Exercise
Show every line that has the string "where" in it.

Exercise materials
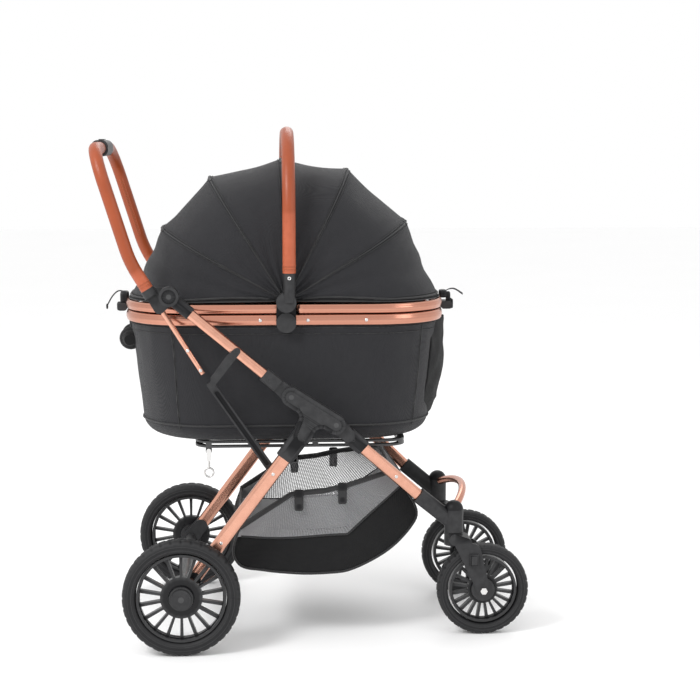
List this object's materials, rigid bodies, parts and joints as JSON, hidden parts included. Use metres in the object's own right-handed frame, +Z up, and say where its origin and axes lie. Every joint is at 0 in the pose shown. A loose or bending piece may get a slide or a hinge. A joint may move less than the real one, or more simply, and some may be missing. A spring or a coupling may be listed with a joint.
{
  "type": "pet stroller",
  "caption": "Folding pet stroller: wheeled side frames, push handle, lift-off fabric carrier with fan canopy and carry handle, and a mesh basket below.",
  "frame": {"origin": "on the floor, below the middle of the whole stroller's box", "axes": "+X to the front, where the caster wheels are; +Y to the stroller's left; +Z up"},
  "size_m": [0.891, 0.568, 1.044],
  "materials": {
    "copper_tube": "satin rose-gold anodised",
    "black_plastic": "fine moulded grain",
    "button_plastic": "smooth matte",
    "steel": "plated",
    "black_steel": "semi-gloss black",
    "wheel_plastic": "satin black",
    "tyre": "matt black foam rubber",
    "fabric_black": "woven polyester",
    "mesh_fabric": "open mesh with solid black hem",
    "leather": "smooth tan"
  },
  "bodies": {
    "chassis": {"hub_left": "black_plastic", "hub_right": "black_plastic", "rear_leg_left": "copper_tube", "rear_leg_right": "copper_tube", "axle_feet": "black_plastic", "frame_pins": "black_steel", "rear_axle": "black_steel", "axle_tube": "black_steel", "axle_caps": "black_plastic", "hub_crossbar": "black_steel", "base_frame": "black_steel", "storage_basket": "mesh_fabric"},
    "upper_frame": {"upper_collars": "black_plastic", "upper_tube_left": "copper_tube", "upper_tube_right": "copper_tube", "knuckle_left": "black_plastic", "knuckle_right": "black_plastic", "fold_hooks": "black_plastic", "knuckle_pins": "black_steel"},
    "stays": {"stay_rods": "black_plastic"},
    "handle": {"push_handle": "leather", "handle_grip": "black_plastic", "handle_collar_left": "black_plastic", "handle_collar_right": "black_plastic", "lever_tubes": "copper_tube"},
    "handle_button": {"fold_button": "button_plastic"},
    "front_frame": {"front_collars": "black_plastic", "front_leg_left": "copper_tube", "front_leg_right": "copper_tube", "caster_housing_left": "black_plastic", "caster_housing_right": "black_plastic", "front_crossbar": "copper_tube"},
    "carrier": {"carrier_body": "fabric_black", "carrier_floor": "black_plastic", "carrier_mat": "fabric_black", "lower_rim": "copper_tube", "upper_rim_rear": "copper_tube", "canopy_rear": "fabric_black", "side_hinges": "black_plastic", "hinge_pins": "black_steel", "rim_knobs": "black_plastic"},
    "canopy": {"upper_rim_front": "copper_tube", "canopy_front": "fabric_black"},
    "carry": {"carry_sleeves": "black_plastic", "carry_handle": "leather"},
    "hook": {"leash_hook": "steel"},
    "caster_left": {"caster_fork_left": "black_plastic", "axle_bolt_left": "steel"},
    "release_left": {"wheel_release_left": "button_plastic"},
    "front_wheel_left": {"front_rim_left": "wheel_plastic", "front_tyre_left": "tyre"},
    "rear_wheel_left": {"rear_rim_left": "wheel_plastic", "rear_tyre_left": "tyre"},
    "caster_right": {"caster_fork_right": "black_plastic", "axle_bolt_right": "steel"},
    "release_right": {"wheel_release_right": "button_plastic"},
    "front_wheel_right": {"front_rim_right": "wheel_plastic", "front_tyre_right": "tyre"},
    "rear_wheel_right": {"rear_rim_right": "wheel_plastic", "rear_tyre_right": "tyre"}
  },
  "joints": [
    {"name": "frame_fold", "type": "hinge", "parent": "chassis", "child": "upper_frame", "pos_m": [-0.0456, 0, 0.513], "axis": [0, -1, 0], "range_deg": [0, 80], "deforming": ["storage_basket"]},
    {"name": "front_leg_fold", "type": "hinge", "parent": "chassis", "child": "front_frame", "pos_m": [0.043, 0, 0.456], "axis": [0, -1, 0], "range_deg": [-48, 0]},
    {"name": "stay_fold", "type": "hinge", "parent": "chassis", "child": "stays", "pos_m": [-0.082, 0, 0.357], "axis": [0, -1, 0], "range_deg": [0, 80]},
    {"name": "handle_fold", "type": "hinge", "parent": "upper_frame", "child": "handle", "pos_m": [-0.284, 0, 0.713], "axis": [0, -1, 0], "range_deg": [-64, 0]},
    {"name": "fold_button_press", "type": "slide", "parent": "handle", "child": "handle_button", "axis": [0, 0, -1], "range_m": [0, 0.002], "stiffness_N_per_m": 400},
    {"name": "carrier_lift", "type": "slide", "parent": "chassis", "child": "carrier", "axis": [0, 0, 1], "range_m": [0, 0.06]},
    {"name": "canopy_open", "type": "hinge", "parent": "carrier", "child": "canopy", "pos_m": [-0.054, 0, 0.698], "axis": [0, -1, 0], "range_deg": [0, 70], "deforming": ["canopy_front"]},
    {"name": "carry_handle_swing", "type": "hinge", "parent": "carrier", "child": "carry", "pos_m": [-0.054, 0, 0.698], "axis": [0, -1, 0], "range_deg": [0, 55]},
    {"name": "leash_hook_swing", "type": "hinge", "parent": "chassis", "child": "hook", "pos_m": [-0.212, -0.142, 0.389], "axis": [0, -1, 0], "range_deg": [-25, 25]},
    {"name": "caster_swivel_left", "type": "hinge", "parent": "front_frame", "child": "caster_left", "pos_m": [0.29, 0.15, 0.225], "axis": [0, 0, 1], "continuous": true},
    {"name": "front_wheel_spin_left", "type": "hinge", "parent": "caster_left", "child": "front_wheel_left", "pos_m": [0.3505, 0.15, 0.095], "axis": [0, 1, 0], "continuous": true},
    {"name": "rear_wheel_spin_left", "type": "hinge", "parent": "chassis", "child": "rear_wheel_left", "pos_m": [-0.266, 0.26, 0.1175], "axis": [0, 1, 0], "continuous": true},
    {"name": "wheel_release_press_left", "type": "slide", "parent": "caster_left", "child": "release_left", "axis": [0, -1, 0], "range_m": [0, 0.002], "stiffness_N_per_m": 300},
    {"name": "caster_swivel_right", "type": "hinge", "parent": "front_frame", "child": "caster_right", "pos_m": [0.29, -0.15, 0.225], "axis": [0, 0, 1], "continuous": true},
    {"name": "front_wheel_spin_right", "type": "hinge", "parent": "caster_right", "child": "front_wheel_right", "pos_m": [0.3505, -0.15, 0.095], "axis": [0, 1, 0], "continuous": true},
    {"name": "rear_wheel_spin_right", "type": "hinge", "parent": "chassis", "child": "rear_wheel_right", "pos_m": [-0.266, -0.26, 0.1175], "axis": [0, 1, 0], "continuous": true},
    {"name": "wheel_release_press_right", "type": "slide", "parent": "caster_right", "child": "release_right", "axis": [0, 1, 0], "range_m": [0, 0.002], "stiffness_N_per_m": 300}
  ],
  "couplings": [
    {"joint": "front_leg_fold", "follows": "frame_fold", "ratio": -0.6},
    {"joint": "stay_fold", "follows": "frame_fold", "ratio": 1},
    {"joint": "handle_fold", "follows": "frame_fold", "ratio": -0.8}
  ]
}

--

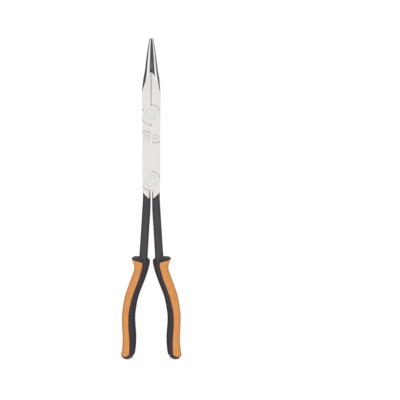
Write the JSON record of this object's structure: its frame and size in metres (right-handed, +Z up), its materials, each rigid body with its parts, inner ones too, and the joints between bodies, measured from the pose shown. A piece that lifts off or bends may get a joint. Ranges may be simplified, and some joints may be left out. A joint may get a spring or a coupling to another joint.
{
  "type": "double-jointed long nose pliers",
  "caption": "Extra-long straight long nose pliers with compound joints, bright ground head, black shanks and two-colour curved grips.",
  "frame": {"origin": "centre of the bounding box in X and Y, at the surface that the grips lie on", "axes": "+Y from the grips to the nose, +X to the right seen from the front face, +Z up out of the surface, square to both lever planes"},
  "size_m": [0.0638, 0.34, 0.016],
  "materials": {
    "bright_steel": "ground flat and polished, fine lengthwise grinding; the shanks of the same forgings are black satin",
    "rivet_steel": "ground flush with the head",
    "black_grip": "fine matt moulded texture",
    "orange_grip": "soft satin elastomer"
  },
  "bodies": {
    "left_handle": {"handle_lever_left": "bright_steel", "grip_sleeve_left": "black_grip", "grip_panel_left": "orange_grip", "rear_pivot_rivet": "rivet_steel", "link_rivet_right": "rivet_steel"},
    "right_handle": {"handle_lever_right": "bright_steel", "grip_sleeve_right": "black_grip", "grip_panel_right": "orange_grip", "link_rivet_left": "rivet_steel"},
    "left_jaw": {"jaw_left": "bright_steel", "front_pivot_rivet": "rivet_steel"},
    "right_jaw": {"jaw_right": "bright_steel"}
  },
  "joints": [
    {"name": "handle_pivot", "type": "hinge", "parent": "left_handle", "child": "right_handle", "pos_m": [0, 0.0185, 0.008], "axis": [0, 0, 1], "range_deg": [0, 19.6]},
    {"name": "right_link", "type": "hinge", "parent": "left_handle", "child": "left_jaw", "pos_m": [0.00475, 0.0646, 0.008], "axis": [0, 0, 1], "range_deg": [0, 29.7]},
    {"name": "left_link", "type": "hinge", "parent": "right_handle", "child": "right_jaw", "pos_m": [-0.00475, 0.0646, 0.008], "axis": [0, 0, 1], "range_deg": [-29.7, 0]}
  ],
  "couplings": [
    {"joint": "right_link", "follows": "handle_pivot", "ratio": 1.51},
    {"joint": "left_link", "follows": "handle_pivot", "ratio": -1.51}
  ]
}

Written response
List this object's materials, rigid bodies, parts and joints as JSON, hidden parts included. Use metres in the object's own right-handed frame, +Z up, and say where its origin and axes lie. Every joint is at 0 in the pose shown. A loose or bending piece may get a slide or a hinge. A joint may move less than the real one, or more simply, and some may be missing. A spring or a coupling may be listed with a joint.
  "frame": {"origin": "on the floor, below the middle of the whole stroller's box", "axes": "+X to the front, where the caster wheels are; +Y to the stroller's left; +Z up"},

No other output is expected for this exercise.